Insight: Independence is exactly the condition needed for “coordinates” in a set of vectors to be well-defined (unique). This is why bases must be independent.
Key Takeaways #
✓
Linear independence means: c₁v₁ + … + cₙvₙ = 0 ⇒ c₁ = … = cₙ = 0.
✓
Linear dependence means there exists a nontrivial coefficient choice making the zero vector: some cancellation is possible.
✓
Dependency is equivalent to redundancy: at least one vector can be written as a linear combination of the others.
✓
To test independence in ℝᵐ, put vectors as columns of A and solve Ac=0 (row reduce; check for pivots in every column).
✓
If a set contains 0, it is automatically dependent.
✓
In ℝᵐ, any set of more than m vectors must be dependent (there isn’t enough dimension).
✓
If vectors are independent, representations in terms of them are unique (subtract two representations to get a zero-combination).
Common Mistakes #
✗
Thinking “independent” means “orthogonal.” Orthogonality implies independence (if vectors are nonzero), but independence does not require right angles.
✗
Checking only one equation/component and concluding dependence or independence; you must satisfy the full vector equation (all components).
✗
Assuming that because vectors ‘look different’ they must be independent; dependence can be subtle (e.g., v₃ = v₁ + v₂).
✗
Forgetting that the trivial combination always exists, and mistakenly calling a set dependent because c₁=…=cₙ=0 solves the equation.
Practice #
easy
Decide whether {v₁, v₂} is linearly independent in ℝ², where v₁ = (2, −1) and v₂ = (−4, 2).
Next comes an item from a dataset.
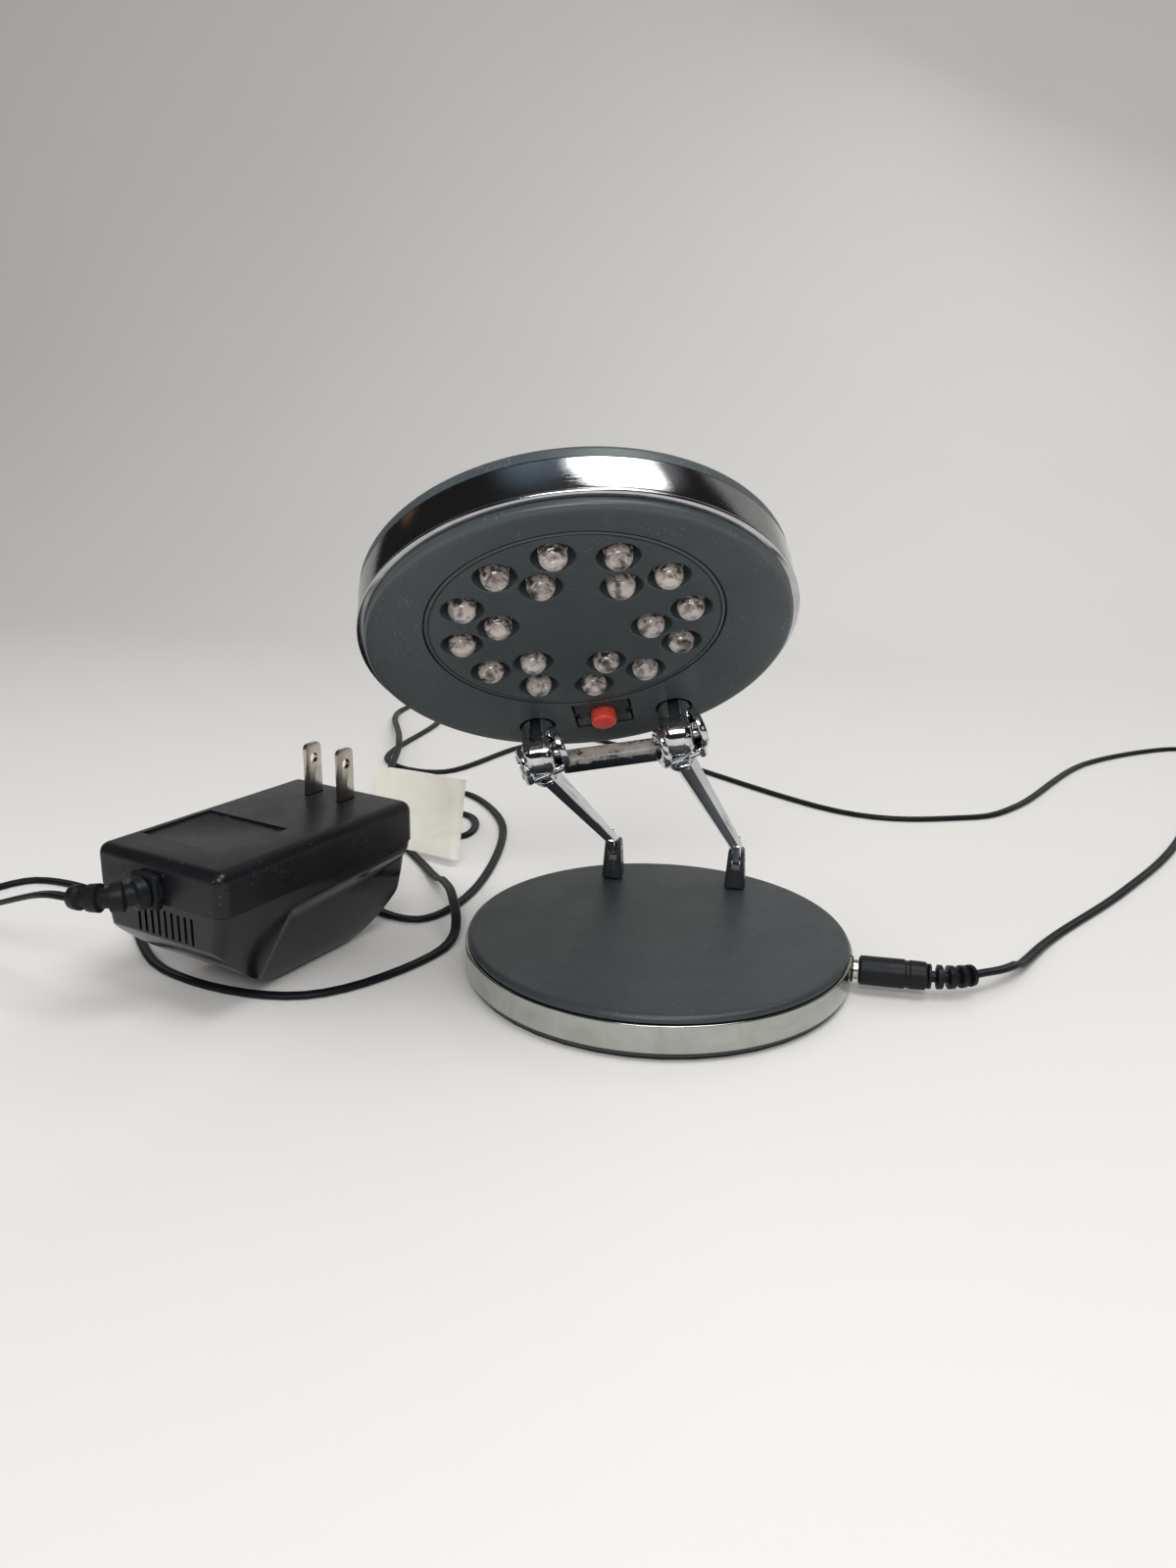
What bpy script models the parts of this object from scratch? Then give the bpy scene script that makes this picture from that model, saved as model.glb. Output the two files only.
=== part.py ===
"""A small folding desk lamp: a round weighted base, two slanted arms with a crossbar, and a round head
with eighteen LEDs. Its twin-lead cord runs from a barrel plug to a two-blade adapter on the table.
Lengths are in metres. The lug axis is X, the user sits towards -Y, and Z is up."""

import math

import bmesh
import bpy
from mathutils import Matrix, Vector

# Shared clearances and facets
gap = 0.0003
cut_over = 0.001
big_round_steps = 40
small_round_steps = 16
fine_round_steps = 10
merge_distance = 0.00001
sharp_angle = math.radians(35)

# Base
base_radius = 0.055
pad_inset = 0.0015
pad_radius = base_radius - pad_inset
pad_thick = 0.0008
plate_inset = 0.0005
plate_radius = base_radius - plate_inset
plate_rim_height = 0.0008
plate_floor = 0.0016
plate_wall_height = 0.0034
band_height = 0.0077
band_wall = 0.0016
band_round = 0.0004
cover_inset = 0.0007
cover_radius = base_radius - cover_inset
cover_thick = 0.0018
cover_edge_round = 0.0015
skirt_wall = 0.0018
weight_inset = 0.019
weight_radius = base_radius - weight_inset
weight_thick = 0.0046
pad_top = pad_thick
plate_low = pad_top + gap
plate_high = plate_low + plate_rim_height
floor_top = plate_low + plate_floor
wall_top = floor_top + plate_wall_height
band_low = plate_high + gap
band_high = band_low + band_height
cover_low = band_high + gap
base_top = cover_low + cover_thick
skirt_radius = base_radius - band_wall - gap
skirt_inner = skirt_radius - skirt_wall
weight_low = floor_top + gap

# Screws that close the base
screw_count = 3
screw_first_angle = math.radians(30)
screw_inset = 0.0105
screw_circle = base_radius - screw_inset
screw_head_radius = 0.0023
screw_head_height = 0.0011
screw_shaft_radius = 0.0012
screw_boss_radius = 0.0036
screw_tip_depth = 0.0028
screw_head_low = plate_low + gap
screw_head_top = screw_head_low + screw_head_height
screw_tip = wall_top + gap + screw_tip_depth

# Power jack in the base's side
jack_y = -0.002
jack_z = 0.0060
jack_sleeve_radius = 0.0036
jack_bore_radius = 0.00305
jack_pin_radius = 0.0008
jack_pin_length = 0.0090
jack_proud = 0.0003
jack_sleeve_length = 0.0090
jack_box_length = 0.0060
jack_box_width = 0.0095
jack_box_height = 0.0066
jack_mouth_x = base_radius + jack_proud
jack_back_x = jack_mouth_x - jack_sleeve_length

# Lugs that stand on the base
lug_spacing = 0.0388
lug_y = 0.0376
lug_height = 0.0129
lug_foot_width = 0.0065
lug_top_width = 0.0049
lug_foot_depth = 0.0066
lug_top_depth = 0.0052
lug_slot_width = 0.0026
lug_slot_depth = 0.0064
lug_pin_drop = 0.0030
lug_pin_radius = 0.0010
lug_pin_length = 0.0052
lug_stem_radius = 0.0021
lug_swage_radius = 0.0034
lug_swage_thick = 0.0012
lug_foot_z = base_top + gap
lug_stem_length = cover_thick + 2 * gap + lug_swage_thick
lug_pin_z = base_top + lug_height - lug_pin_drop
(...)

Hint: Check whether one vector is a scalar multiple of the other. If v₂ = kv₁ for some k, the set is dependent.
Show solution
v₂ = (−4, 2) = (−2)(2, −1) = (−2)v₁. So (−2)v₁ − 1·v₂ = 0 is nontrivial ⇒ the set is linearly dependent.
medium
Test whether v₁ = (1,1,0), v₂ = (0,1,1), v₃ = (1,2,1) are linearly independent in ℝ³.
Hint: Place them as columns of A and row-reduce, or try to see if v₃ = v₁ + v₂.
Show solution
Observe v₁ + v₂ = (1,1,0) + (0,1,1) = (1,2,1) = v₃. Therefore v₃ − v₁ − v₂ = 0 is a nontrivial linear combination ⇒ the set is linearly dependent.
medium
Let v₁, v₂, v₃ be vectors in a vector space V. Suppose v₁ and v₂ are linearly independent, and v₃ = 5v₁ − 2v₂. Is {v₁, v₂, v₃} linearly independent?
Hint: Use the redundancy equivalence: if one vector is a linear combination of the others, the set is dependent.
Show solution
Because v₃ is explicitly a linear combination of v₁ and v₂, the set {v₁, v₂, v₃} is linearly dependent. A nontrivial zero relation is v₃ − 5v₁ + 2v₂ = 0.